Search the listing for the string "joints" and copy every line that contains it.

[Dataset records]

————————

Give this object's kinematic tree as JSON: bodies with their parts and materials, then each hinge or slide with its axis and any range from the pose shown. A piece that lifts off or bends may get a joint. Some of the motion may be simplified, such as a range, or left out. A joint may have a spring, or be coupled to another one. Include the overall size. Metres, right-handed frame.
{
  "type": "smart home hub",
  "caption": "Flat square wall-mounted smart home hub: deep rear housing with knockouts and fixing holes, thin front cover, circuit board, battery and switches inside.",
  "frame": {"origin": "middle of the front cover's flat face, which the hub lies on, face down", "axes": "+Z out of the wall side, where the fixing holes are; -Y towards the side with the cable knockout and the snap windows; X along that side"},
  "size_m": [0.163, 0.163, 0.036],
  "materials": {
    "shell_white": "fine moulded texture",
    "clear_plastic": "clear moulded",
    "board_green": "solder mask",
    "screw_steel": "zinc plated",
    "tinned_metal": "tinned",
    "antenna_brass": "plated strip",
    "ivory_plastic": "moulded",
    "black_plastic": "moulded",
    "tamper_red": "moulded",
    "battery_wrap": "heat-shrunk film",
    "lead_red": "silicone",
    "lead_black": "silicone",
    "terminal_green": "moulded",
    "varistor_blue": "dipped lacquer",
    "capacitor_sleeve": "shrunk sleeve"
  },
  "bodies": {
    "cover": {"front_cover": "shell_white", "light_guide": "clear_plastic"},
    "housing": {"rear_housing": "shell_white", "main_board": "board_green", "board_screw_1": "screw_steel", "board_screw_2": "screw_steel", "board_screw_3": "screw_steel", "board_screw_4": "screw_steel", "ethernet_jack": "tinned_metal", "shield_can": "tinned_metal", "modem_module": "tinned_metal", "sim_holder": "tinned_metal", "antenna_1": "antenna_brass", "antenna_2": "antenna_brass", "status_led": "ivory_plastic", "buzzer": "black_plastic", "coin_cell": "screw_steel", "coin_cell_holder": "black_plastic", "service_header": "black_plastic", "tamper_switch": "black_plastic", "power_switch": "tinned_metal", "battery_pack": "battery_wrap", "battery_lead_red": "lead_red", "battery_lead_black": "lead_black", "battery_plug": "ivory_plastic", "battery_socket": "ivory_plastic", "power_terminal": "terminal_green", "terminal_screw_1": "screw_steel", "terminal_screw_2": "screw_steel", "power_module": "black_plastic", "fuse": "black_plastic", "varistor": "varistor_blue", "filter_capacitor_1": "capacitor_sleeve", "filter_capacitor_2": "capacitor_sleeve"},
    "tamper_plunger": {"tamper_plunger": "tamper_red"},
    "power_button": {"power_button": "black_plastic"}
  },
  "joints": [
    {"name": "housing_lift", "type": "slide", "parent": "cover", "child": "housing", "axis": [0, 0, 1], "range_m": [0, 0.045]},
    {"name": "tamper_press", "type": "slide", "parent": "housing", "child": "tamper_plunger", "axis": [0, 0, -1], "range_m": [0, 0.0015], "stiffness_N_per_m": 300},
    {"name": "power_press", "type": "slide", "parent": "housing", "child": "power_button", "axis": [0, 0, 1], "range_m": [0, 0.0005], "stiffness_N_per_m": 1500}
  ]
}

————————

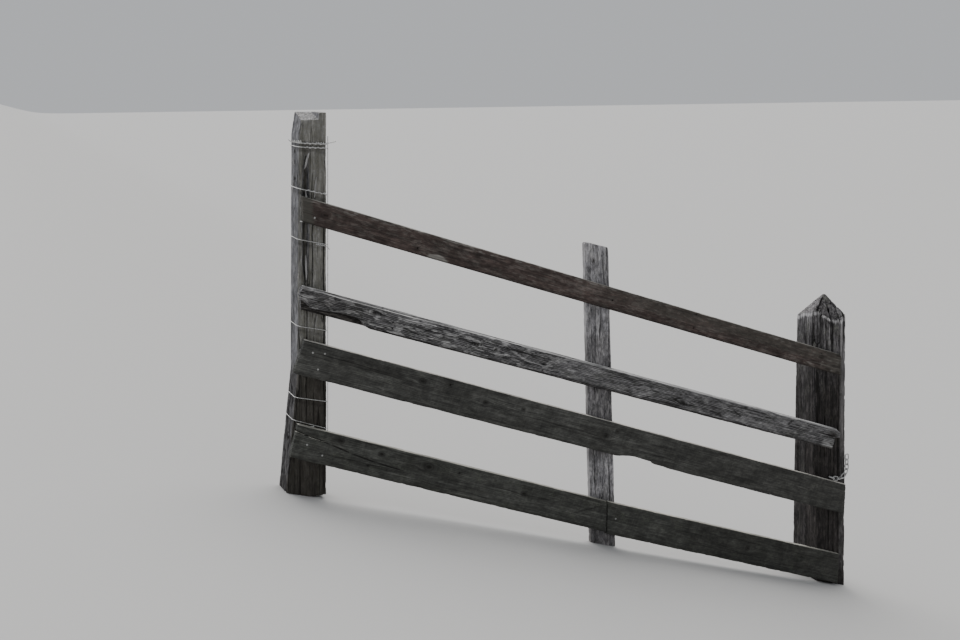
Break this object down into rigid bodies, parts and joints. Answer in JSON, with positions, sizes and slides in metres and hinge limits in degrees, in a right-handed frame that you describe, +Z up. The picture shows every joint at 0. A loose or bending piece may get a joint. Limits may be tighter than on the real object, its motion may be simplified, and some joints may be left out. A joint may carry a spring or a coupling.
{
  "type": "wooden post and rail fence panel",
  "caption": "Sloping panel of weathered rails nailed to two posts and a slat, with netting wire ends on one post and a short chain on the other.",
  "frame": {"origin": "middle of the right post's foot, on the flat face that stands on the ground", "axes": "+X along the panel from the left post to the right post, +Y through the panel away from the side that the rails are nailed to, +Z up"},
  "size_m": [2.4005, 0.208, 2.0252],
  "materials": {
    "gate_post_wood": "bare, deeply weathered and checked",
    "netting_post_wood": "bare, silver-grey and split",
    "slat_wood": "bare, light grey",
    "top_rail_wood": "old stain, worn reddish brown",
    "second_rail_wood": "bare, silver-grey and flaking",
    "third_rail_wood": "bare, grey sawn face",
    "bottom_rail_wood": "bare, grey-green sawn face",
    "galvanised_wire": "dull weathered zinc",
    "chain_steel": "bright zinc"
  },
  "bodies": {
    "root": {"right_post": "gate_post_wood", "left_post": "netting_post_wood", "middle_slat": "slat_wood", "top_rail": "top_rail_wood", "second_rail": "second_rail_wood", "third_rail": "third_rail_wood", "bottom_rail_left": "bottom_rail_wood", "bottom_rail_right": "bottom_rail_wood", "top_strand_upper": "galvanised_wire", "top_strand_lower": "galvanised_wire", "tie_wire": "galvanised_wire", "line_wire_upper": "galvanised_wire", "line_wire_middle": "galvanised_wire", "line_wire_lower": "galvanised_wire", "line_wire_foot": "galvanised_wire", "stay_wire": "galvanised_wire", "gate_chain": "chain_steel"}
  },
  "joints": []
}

————————

[Final result]
  "joints": [
Break this object down into rigid bodies, parts and joints. Answer in JSON, with positions, sizes and slides in metres and hinge limits in degrees, in a right-handed frame that you describe, +Z up. The picture shows every joint at 0. A loose or bending piece may get a joint. Limits may be tighter than on the real object, its motion may be simplified, and some joints may be left out. A joint may carry a spring or a coupling.
  "joints": []